Since 2019, Amazon has improved its recordable incident rates by 23 percent in the U.S., and cut its lost time incident rate by 69 percent.

Participants were recruited into the survey based on a targeted advertising campaign to people on Facebook who listed Amazon as their employer. Recognizing that not all Amazon workers
would list the company as their employer on the social media platform, and that there may be
demographic biases in those who chose to do so, the university ran specific advertisements in geographic areas where Amazon facilities were located or where large numbers of Amazon workers likely resided.

The report points to other factors at play that could exacerbate injuries and burnout. Forty-one percent say they’re pressured to work faster either always or most of the time, while another 30 percent sometimes do.

Among those feeling pressure most of the time, 53 percent have had an injury while even more have experienced burnout (78 percent).

The increasing pressure comes as 60 percent of employees say they experience more workplace monitoring at Amazon than at previous jobs, while 53 percent of these workers feel they’re being watched always or most of the time.

“Our data indicate strongly that the pace and intensity of work within Amazon warehouses is reinforced by the company’s system of technology-enabled workplace monitoring,” wrote CUED researchers Beth Gutelius and Sanjay Pinto. “In this respect, Amazon is an outlier in the industry.”

Seventy-seven percent of Amazon warehouse workers say the technology can tell if they are not actively engaged in their work almost or most of the time.

When asked how the company uses electronic monitoring, 45 percent of the workers said that it is mainly used for control or discipline—more than the 36 percent who say it’s mainly used to help develop workers’ skills and abilities.

The report concluded that regulatory scrutiny was necessary for Amazon’s warehouse working conditions to improve.
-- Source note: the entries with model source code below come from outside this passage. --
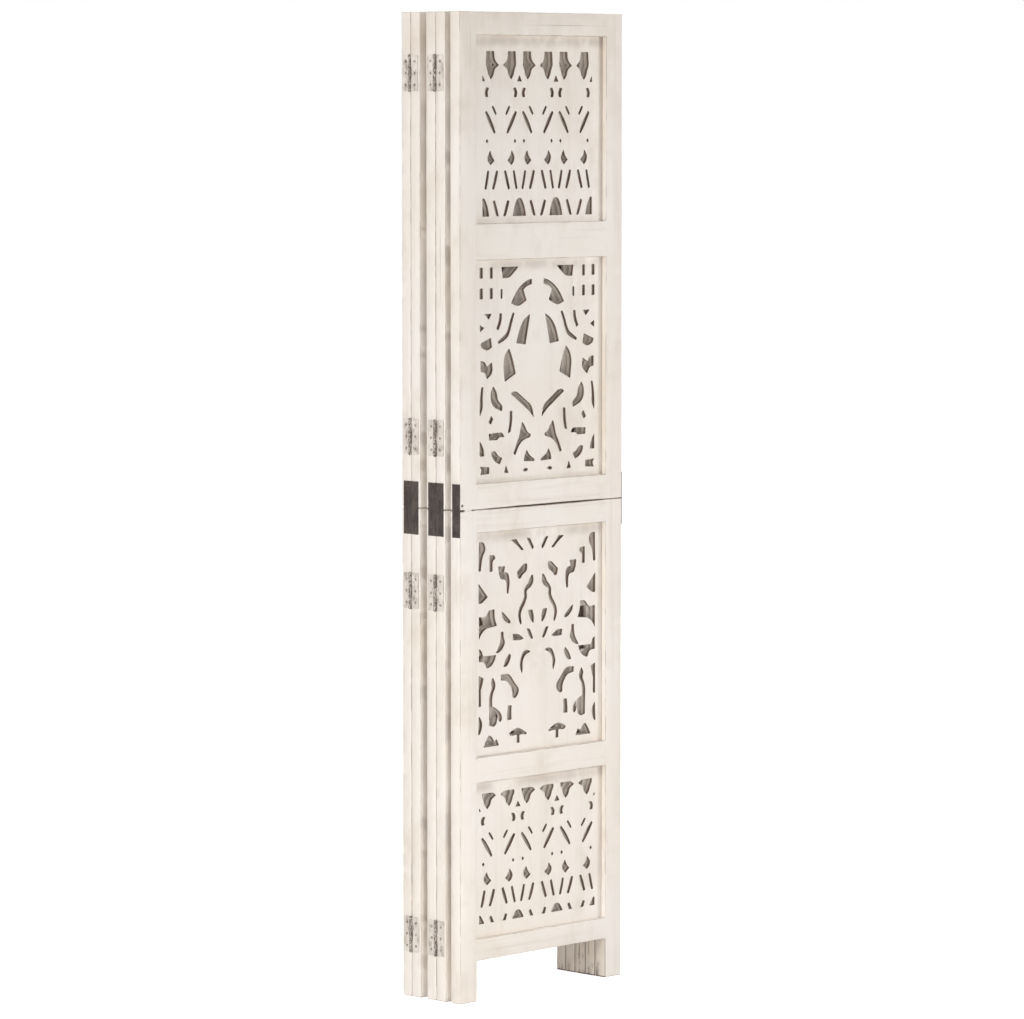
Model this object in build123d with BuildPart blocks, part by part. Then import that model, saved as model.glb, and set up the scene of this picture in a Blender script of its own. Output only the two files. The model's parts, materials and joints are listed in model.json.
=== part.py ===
"""Folding screen of five openwork carved panels, hinged edge to edge and stored folded.

Millimetres, +Z up. Every panel is made in its own frame: X across the panel from its centre line,
Y from its front face (0) to its back face, Z up from the floor. The folded stack stands with its
front panel square to X, and the origin is on the floor in the middle of the stack's box.
"""

import os
from math import cos, radians

from build123d import *

# Panel
PANEL_COUNT = 5
PANEL_WIDTH = 400.0
PANEL_HEIGHT = 1650.0
PANEL_THICKNESS = 22.0
STILE_WIDTH = 40.0
SEAM_HEIGHT = 825.5
INNER_WIDTH = PANEL_WIDTH - 2 * STILE_WIDTH
EDGE = PANEL_WIDTH / 2

# Rails of the two half-frames, each as (bottom, top) above the floor
UPPER_RAILS = [(SEAM_HEIGHT, 868.0), (1240.0, 1300.0), (1612.0, PANEL_HEIGHT)]
LOWER_RAILS = [(68.0, 104.0), (368.0, 410.0), (787.0, SEAM_HEIGHT)]

# Openings that hold the carvings, each as (bottom, top)
BOTTOM_OPENING = (104.0, 368.0)
LOWER_OPENING = (410.0, 787.0)
UPPER_OPENING = (868.0, 1240.0)
TOP_OPENING = (1300.0, 1612.0)

# Joinery
TENON_LENGTH = 28.0
TENON_THICKNESS = 8.0
TENON_SHOULDER = 9.0
TENON_DEPTH = 6.0
REBATE_LAP = 8.0
CARVING_DEPTH = 9.5
CARVING_THICKNESS = 12.0

# Steel plates that join the half-frames across the seam, set close to the front face
PLATE_THICKNESS = 2.0
PLATE_WIDTH = 17.0
PLATE_HEIGHT = 89.0
PLATE_MARGIN = 0.5

# Butt hinges, screwed to the narrow edges
HINGE_CENTRES = (105.5, 686.0, 944.5, 1549.0)
HINGE_HEIGHT = 60.0
LEAF_THICKNESS = 1.2
LEAF_REACH = 18.5
LEAF_NOTCH = 3.4
LEAF_ROOT = 0.6
KNUCKLE_RADIUS = 3.0
KNUCKLE_GAP = 0.4
PIN_RADIUS = 1.4
PIN_OVERHANG = 1.0
PIN_OFFSET = EDGE + KNUCKLE_RADIUS
# Knuckles and pins are drawn with six sides, one flat towards the panel's edge
ROUND_SIDES = 6
FLAT_TO_EDGE = 180 / ROUND_SIDES
# The middle knuckle turns freely: the flats of its hole clear the corners of the pin
RUNNING_CLEARANCE = 0.05
RUNNING_BORE = (PIN_RADIUS + RUNNING_CLEARANCE) / cos(radians(FLAT_TO_EDGE))

# Folded stack: the hinged faces lie this far apart, and two of the pairs stand a little open
FOLDED_GAP = 1.0
FRONT_SPLAY = 1.5
REAR_SPLAY = 2.0

# Hinge lines: the panel that carries the pins and outer knuckles, then the panel on the middle ones
HINGE_LINES = {"12": (2, 1), "23": (3, 2), "34": (3, 4), "45": (4, 5)}

# ---------------------------------------------------------------------------------------------
# Openwork. An outline is a list of (distance from the axis, height); each is cut on both sides of
# the panel's centre line. Heights of the two large carvings are above the floor.
# ---------------------------------------------------------------------------------------------

UPPER_OUTLINES = [
    # corner blocks, spandrel and the arch over the flower
    [(133, 1210), (143, 1210), (143, 1228), (133, 1228)],
    [(110, 1210), (119, 1210), (119, 1228), (110, 1228)],
    [(89, 1228), (47, 1228), (70, 1210), (86, 1210)],
    [(14, 1207), (41, 1197), (65, 1167), (48, 1161), (28, 1172), (14, 1199)],
    # petals
    [(18, 1148), (32, 1098), (54, 1100), (45, 1124)],
    [(71, 1092), (56, 1048), (80, 1036), (85, 1068)],
    [(67, 1018), (52, 1020), (14, 995), (9, 975)],
    # side sprays
    [(140, 1102), (115, 1112), (113, 1096), (124, 1090)],
    [(140, 1073), (112, 1071), (124, 1044), (140, 1056)],
    [(108, 1028), (100, 1013), (86, 993), (112, 1000)],
    [(135, 1029), (143, 980), (133, 995)],
    # stem leaves
    [(38, 969), (16, 945), (58, 914), (44, 943)],
]

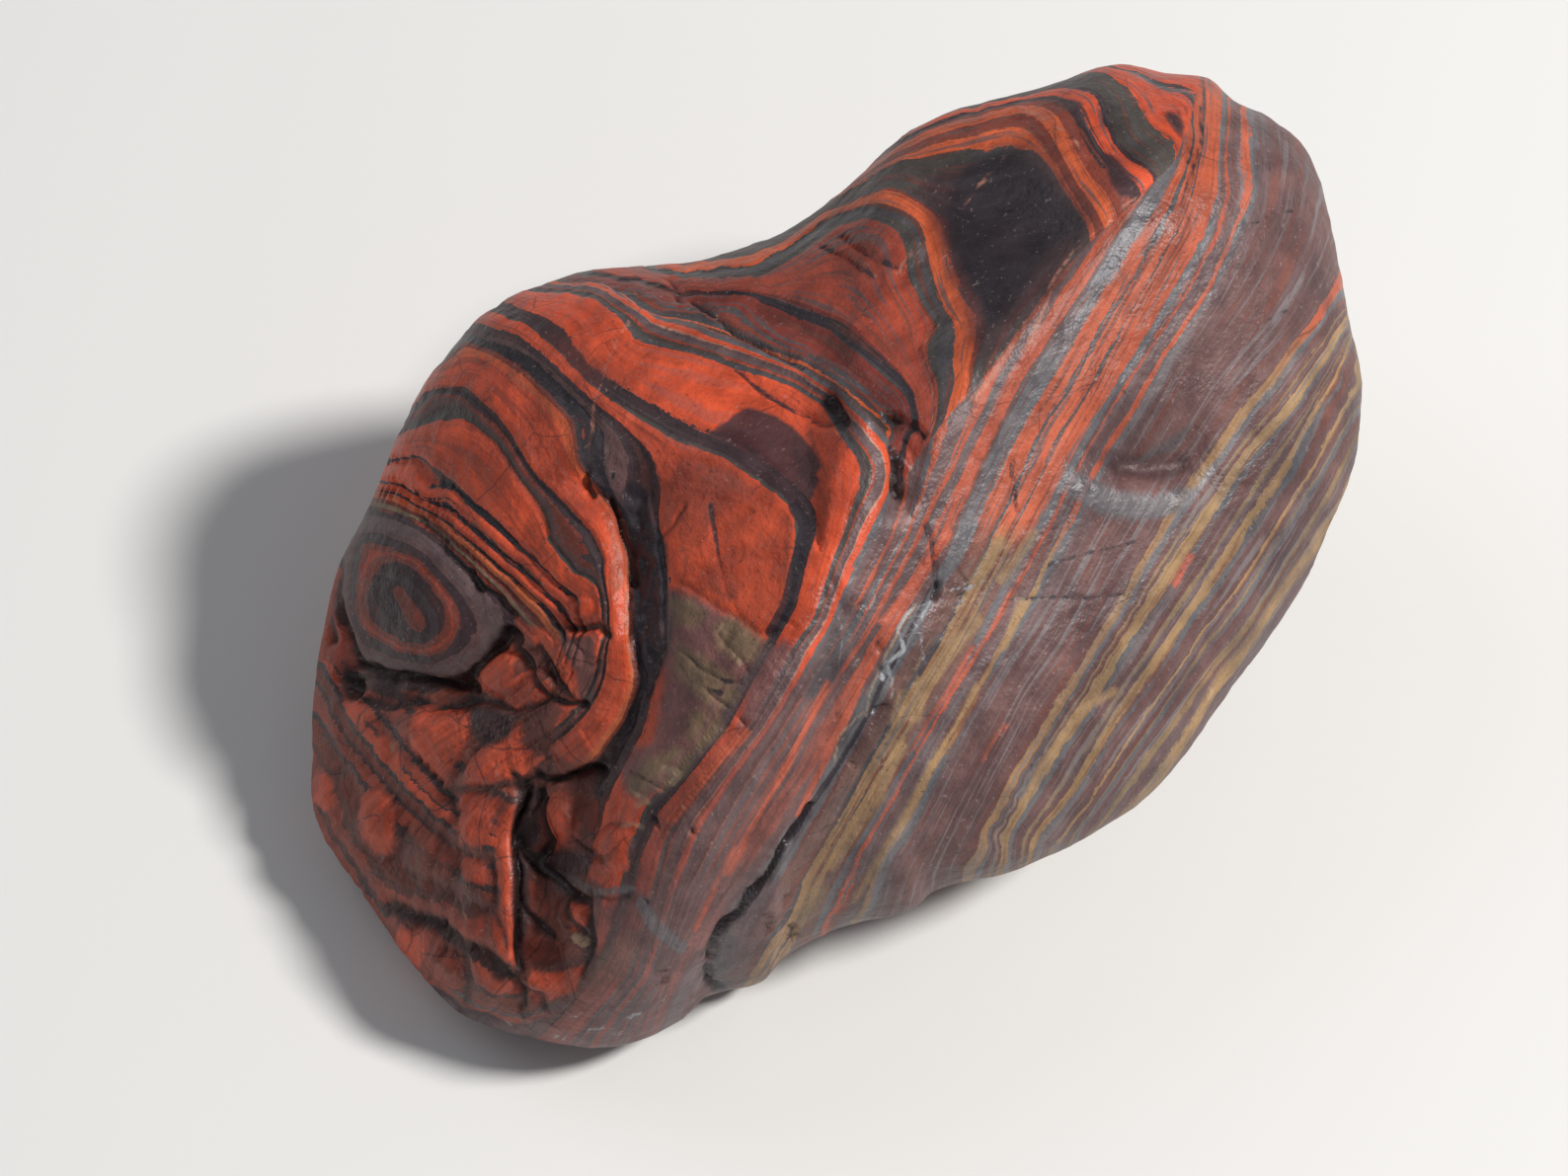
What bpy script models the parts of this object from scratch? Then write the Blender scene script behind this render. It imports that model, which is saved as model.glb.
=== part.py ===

The company is currently appealing five Washington state citations accusing the company of knowingly putting warehouse workers at risk of injury.

“It is telling that most workers who report that their physical or mental health has deteriorated due to their employment at Amazon do not believe that the company is prioritizing their safety,” Gutelius and Pinto wrote. “In the absence of stronger regulatory guardrails and measures that afford workers greater voice and input in shaping company processes, it is difficult to see how a system that is fundamentally injurious to so many workers will change.”

The survey launched less than a week after the e-commerce giant revealed it is testing two new robotics systems in select warehouses in Houston and Seattle. One called Sequoia aims to improve warehouse workplace safety by delivering totes to individual workstations within each employee’s “power zone,” or the area between the mid-thigh and mid-chest.

The system is designed so employees don’t have to regularly reach above their heads or squat down to pick customer orders, which would prevent repetitive motions like reaching, squatting, pushing or pulling that could result in musculoskeletal injuries.

Awkward lifting, reaching or twisting motions are the top physical factors causing an injury at an Amazon warehouse, with 49 percent of surveyed workers experiencing them, the CUED report said. Forty-eight percent attribute the injuries to heavy packages, while 46 percent cite the pace of work/workload.